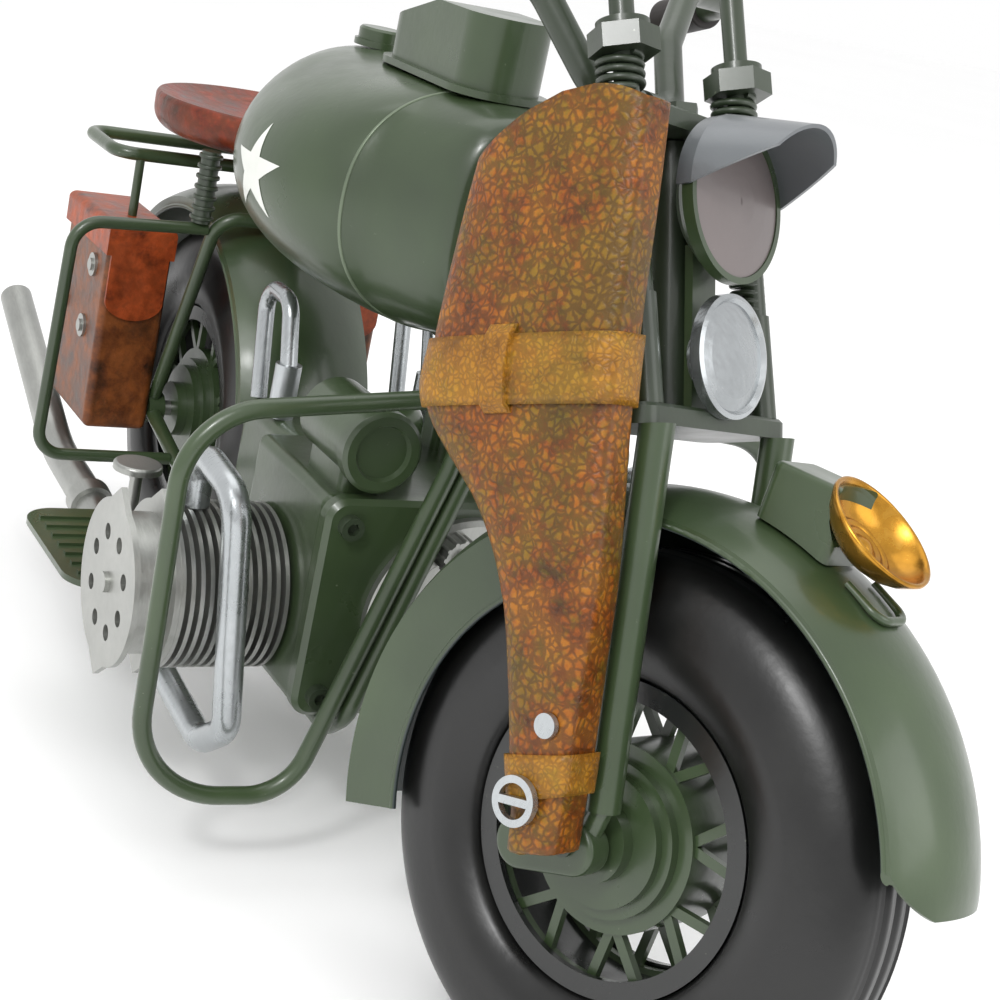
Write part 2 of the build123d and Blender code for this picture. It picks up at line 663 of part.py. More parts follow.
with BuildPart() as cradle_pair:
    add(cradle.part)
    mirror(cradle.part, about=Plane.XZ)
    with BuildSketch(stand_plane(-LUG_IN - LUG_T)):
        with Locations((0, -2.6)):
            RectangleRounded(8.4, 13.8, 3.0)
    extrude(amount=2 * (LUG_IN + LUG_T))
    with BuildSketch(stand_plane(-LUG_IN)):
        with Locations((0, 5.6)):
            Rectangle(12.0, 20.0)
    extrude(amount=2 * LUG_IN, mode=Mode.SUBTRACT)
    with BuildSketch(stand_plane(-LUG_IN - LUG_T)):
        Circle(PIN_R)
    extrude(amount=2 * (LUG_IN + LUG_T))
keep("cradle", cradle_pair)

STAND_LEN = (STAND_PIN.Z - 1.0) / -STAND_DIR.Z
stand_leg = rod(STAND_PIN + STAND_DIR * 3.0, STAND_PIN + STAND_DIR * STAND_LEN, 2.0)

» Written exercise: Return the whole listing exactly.

» Answer below:
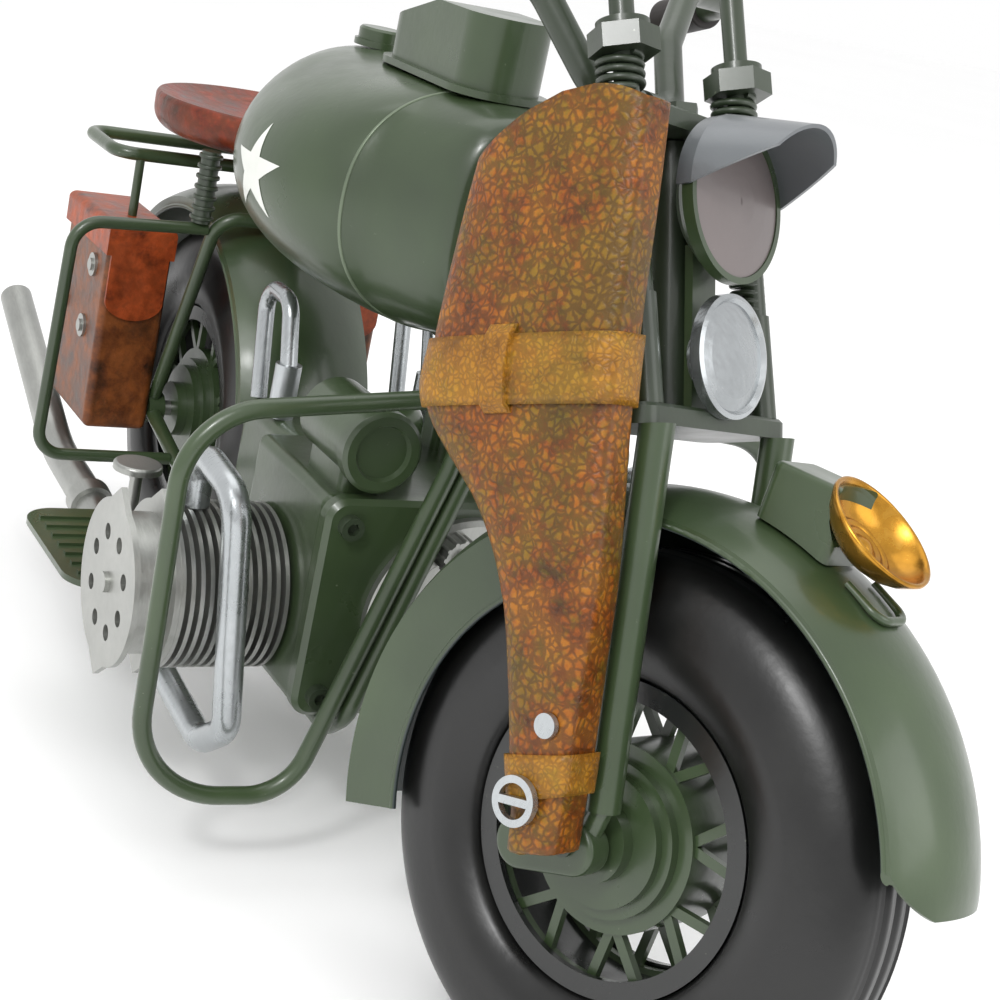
Write part 2 of the build123d and Blender code for this picture. It picks up at line 663 of part.py. More parts follow.
with BuildPart() as cradle_pair:
    add(cradle.part)
    mirror(cradle.part, about=Plane.XZ)
    with BuildSketch(stand_plane(-LUG_IN - LUG_T)):
        with Locations((0, -2.6)):
            RectangleRounded(8.4, 13.8, 3.0)
    extrude(amount=2 * (LUG_IN + LUG_T))
    with BuildSketch(stand_plane(-LUG_IN)):
        with Locations((0, 5.6)):
            Rectangle(12.0, 20.0)
    extrude(amount=2 * LUG_IN, mode=Mode.SUBTRACT)
    with BuildSketch(stand_plane(-LUG_IN - LUG_T)):
        Circle(PIN_R)
    extrude(amount=2 * (LUG_IN + LUG_T))
keep("cradle", cradle_pair)

STAND_LEN = (STAND_PIN.Z - 1.0) / -STAND_DIR.Z
stand_leg = rod(STAND_PIN + STAND_DIR * 3.0, STAND_PIN + STAND_DIR * STAND_LEN, 2.0)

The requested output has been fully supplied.